Almost instantly every officer took off for the Payton Packing Plant like they were shot out of a gun. My relief was there so I grabbed a shotgun and got into first vehicle I saw. It was a mad race involving about a dozen or so vehicles and, of course, nobody knew exactly where officer Mike Me was. Everyone took their favorite route to the corrals. By the way, I was the only officer with a long gun and this fact got me a trip to see the Chief the next day.

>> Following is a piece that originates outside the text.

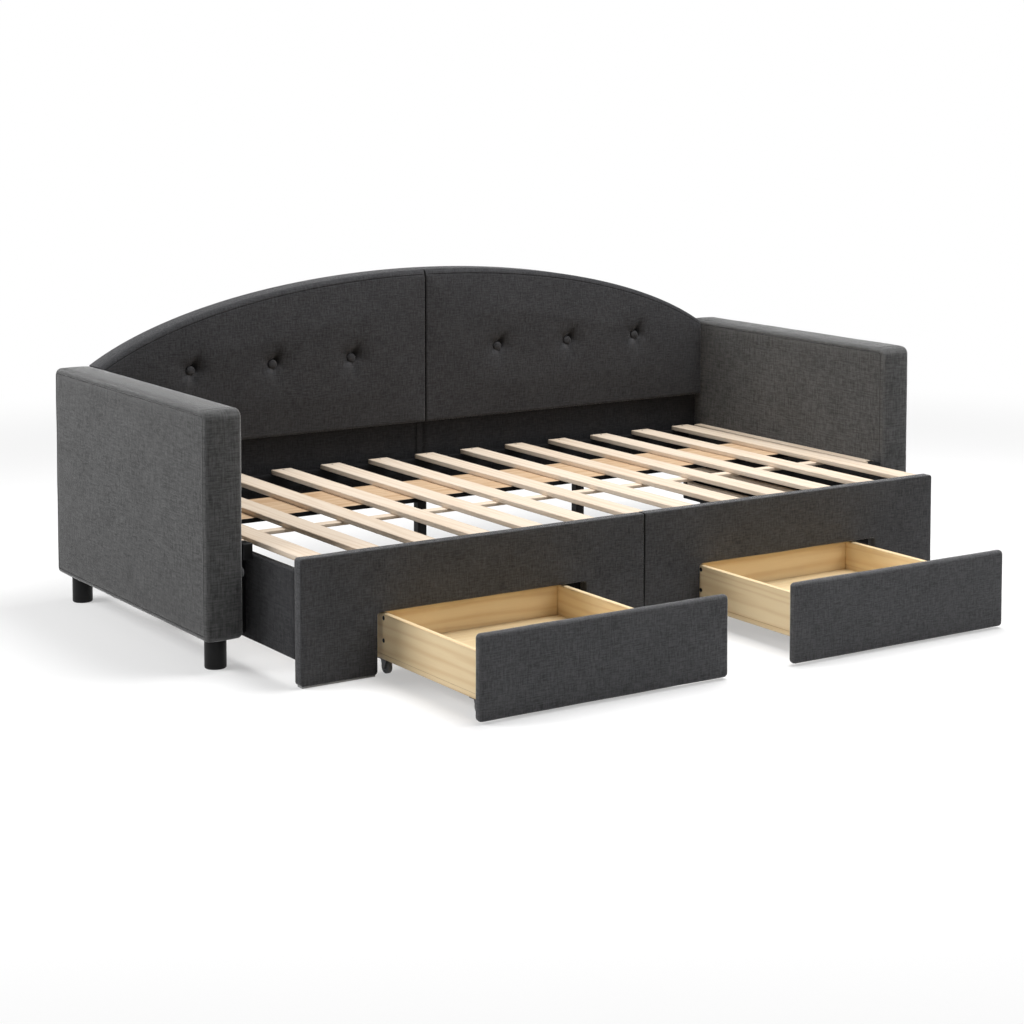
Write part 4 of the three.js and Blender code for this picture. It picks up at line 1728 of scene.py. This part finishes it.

When my driver and I arrived at the Corrals, it looked like a Border Patrol parking lot. As we dismounted we heard what was without a doubt a rifle shot. About five seconds passed and then it sounded like every Border Patrolman shot their pistols three or four shots each. It sounded like the battle at the Little Big
Horn. My partner and I ran to the sound of the guns. I don't know how many shots were fired by the USBP forces but there were plenty.

My partner and I finally located the Border Patrol response force which was well concealed behind the levee and in a pretty close formation. About the time we joined up with group, another shot came from the Mexican side of the river. There was a lull of maybe five seconds and once again another round of shots were fired into Mexico. You can just imagine what it sounded like.

There was a first line supervisor there who's name escapes me. He saw that I had a shotgun and told me to slip down the levee for about 10 yards and watch for the shooter to fire again and then empty the shotgun into the muzzle blast of the rifle if I saw it. As I moved away I thought it over. I had trouble with that picture but as luck would have it, there was not another shot fired. That was the end of the “Gunfight at the Payton Corral” except for all the jokes Officer Mike Me became the butt of.

Some of us got invited to go over to the Sector Headquarters the next day to answer a few questions as to how many shots were fired. It was amazing how nobody could remember and, of course, they didn't fire a one. All the Agents had heard the old saying, “The jails are full of people who confess.”